- Task requirements -
Restate the complete material exactly.

- Given information -
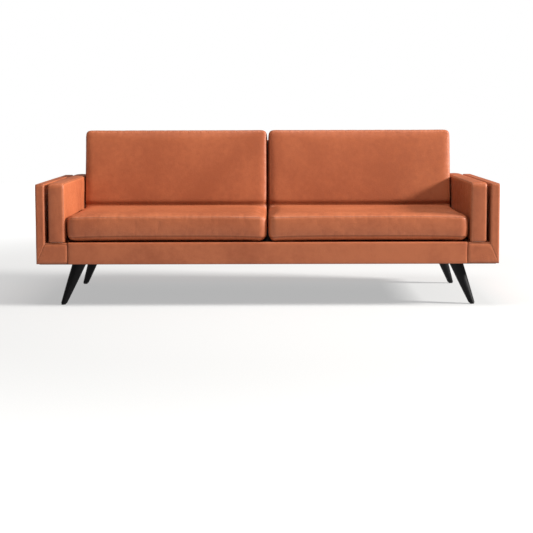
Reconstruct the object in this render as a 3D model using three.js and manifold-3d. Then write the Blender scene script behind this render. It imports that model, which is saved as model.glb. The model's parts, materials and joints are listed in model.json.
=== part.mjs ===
// Three-seat sofa in saddle leather on black stained splayed legs.
//
// Millimetres, +Z up, +X to the sitter's left-hand end as seen from the front (right of the viewer).
// The origin is on the floor under the middle of the overall box. Inside the sofa group Y runs from the
// front faces, at 0, to the back, at DEPTH, and the group is centred on its own box at the end.
//
// The sofa is a hardwood seat box between two L-shaped arms, with a raked back frame behind. Legs screw up
// into plates under the corner blocks. Leather covers are shells around their frames and foam cores. The
// two seat cushions and the two back cushions lift off.

import * as THREE from 'three';
import { mergeVertices } from 'three/addons/utils/BufferGeometryUtils.js';
import Module from 'manifold-3d';

const wasm = await Module();
wasm.setup();

// ---------------------------------------------------------------- driving dimensions
const WIDTH = 2200;
const DEPTH = 870;
const BASE_BOTTOM = 205;
const BASE_TOP = 308;
const ARM_TOP = 585;
const ARM_WIDTH = 148;
const ARM_DEPTH = 850;
const ARM_PANEL = 44;
const ARM_SLOT = 14;
const ARM_PAD = 81;
const ARM_PAD_TOP = 592;
const JOINT_GAP = 4;
const FIT = 0.4; // gap between two pieces that touch
const PAST = 1; // how far a cutting tool passes a thin body
const WELL_PAST = 5; // how far it passes a thick one
const OPEN_PAST = 20; // how far it passes the open foot of a cover

const COVER = 10; // leather over padding, on a hard frame
const BOARD = 18;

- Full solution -
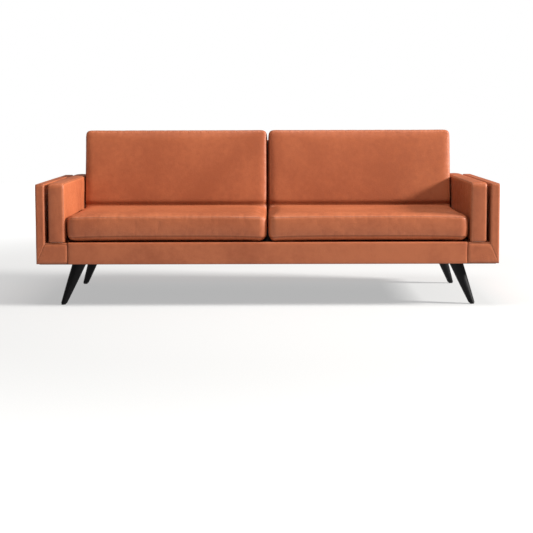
Reconstruct the object in this render as a 3D model using three.js and manifold-3d. Then write the Blender scene script behind this render. It imports that model, which is saved as model.glb. The model's parts, materials and joints are listed in model.json.
=== part.mjs ===
// Three-seat sofa in saddle leather on black stained splayed legs.
//
// Millimetres, +Z up, +X to the sitter's left-hand end as seen from the front (right of the viewer).
// The origin is on the floor under the middle of the overall box. Inside the sofa group Y runs from the
// front faces, at 0, to the back, at DEPTH, and the group is centred on its own box at the end.
//
// The sofa is a hardwood seat box between two L-shaped arms, with a raked back frame behind. Legs screw up
// into plates under the corner blocks. Leather covers are shells around their frames and foam cores. The
// two seat cushions and the two back cushions lift off.

import * as THREE from 'three';
import { mergeVertices } from 'three/addons/utils/BufferGeometryUtils.js';
import Module from 'manifold-3d';

const wasm = await Module();
wasm.setup();

// ---------------------------------------------------------------- driving dimensions
const WIDTH = 2200;
const DEPTH = 870;
const BASE_BOTTOM = 205;
const BASE_TOP = 308;
const ARM_TOP = 585;
const ARM_WIDTH = 148;
const ARM_DEPTH = 850;
const ARM_PANEL = 44;
const ARM_SLOT = 14;
const ARM_PAD = 81;
const ARM_PAD_TOP = 592;
const JOINT_GAP = 4;
const FIT = 0.4; // gap between two pieces that touch
const PAST = 1; // how far a cutting tool passes a thin body
const WELL_PAST = 5; // how far it passes a thick one
const OPEN_PAST = 20; // how far it passes the open foot of a cover

const COVER = 10; // leather over padding, on a hard frame
const BOARD = 18;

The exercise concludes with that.